9. The bad debt deductions claimed by the plaintiff in his 1936 Income Tax Return constituted the latest treatment of the losses covered by such deductions formally maintained by him prior to December 15, 1943.

10. The bad debt deductions claimed and formally maintained in plaintiff’s 1936 Income Tax Return were never abandoned by him in any subsequent action.

No. 5838: Conclusions of Law

1. The plaintiff is entitled to a bad debt deduction under the provisions of Section 23 (k) of the Revenue Act of 1936 to the extent of the loss suffered by reason of the partial worthlessness of his secured note in the amount of $166,000.00, measured by the difference between the cost basis of said note and the value of the stocks of Carbo-Oxygen Company, Inc., received in exchange for the bonds of Carbo-Oxygen Company held as security for the payment of said note.
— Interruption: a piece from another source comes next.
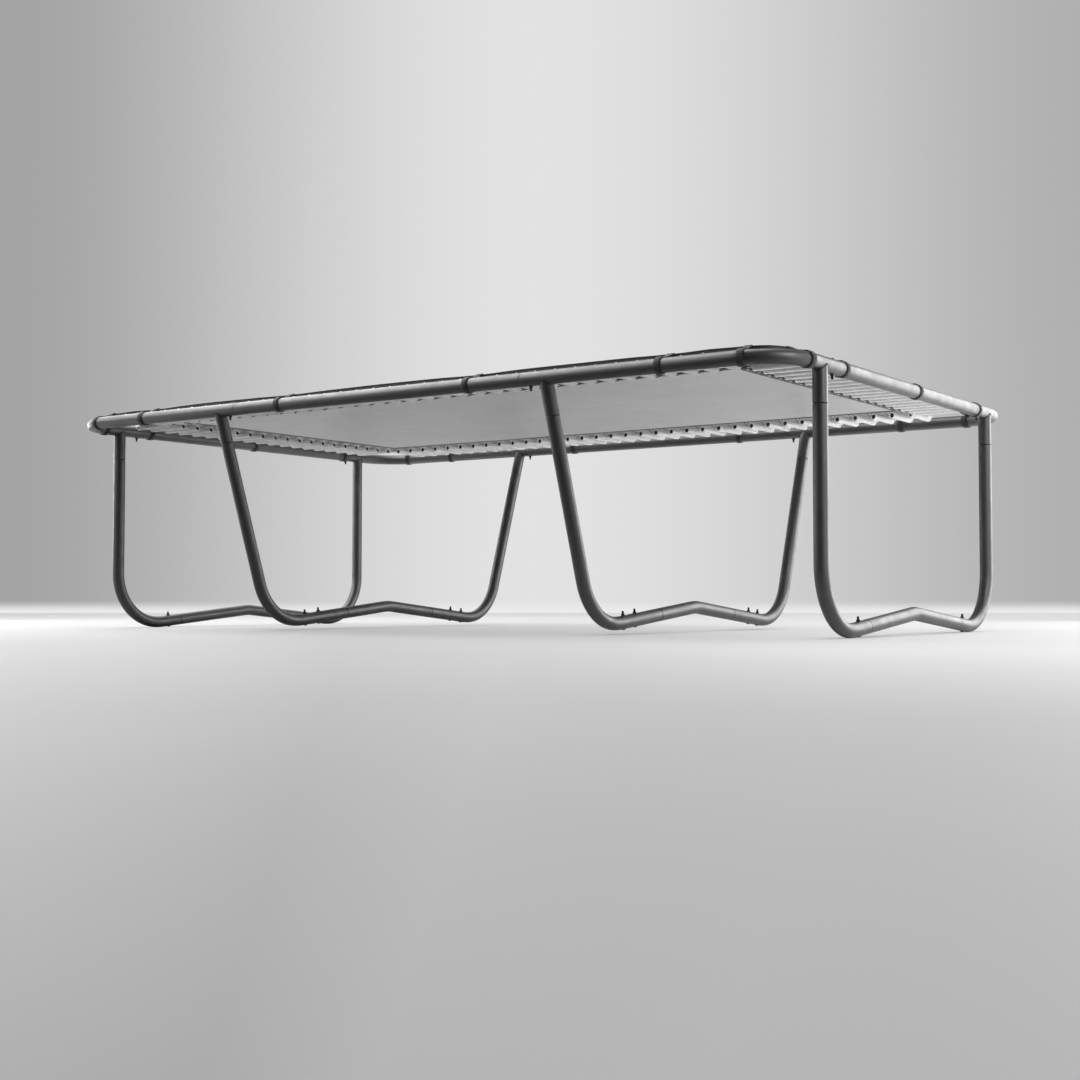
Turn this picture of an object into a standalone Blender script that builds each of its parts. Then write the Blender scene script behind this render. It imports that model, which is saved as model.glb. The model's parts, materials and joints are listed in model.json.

2. The plaintiff is entitled to a bad debt deduction under the provisions of Section 23(k) of the Revenue Act of 1936 to the extent of the loss suffered by reason of the partial worthlessness of his claim in the amount of $12,000.00 against Carbo-Oxy-gen Company arising by reason of his liability as endorser of a note of Carbo-Oxygen Company, measured by the difference between the cost basis of said claim and the value of the stock of Carbo-Oxygen Company, Inc., received in exchange therefor.

3. Plaintiff is entitled to a bad debt deduction under the provisions of Section 23 (k) of the Revenue Act of 1936 and Section 112(l) (2) (B) of the Internal Revenue Code, retroactively made part of the Revenue Act of 1936 by Section 121(e) of the Revenue Act of 1943, to the extent of the loss suffered by reason of the partial worthlessness of the bonds of Carbo-Oxy-gen Company in the face amount of $5,-000.00, measured by the difference between his cost basis of said bonds and the value of the stocks of Carbo-Oxygen Company, Inc., received in exchange therefor.

4. Plaintiff is entitled to judgment to cover his losses as found in Conclusions of Law 1, 2 and 3 and the facts as found.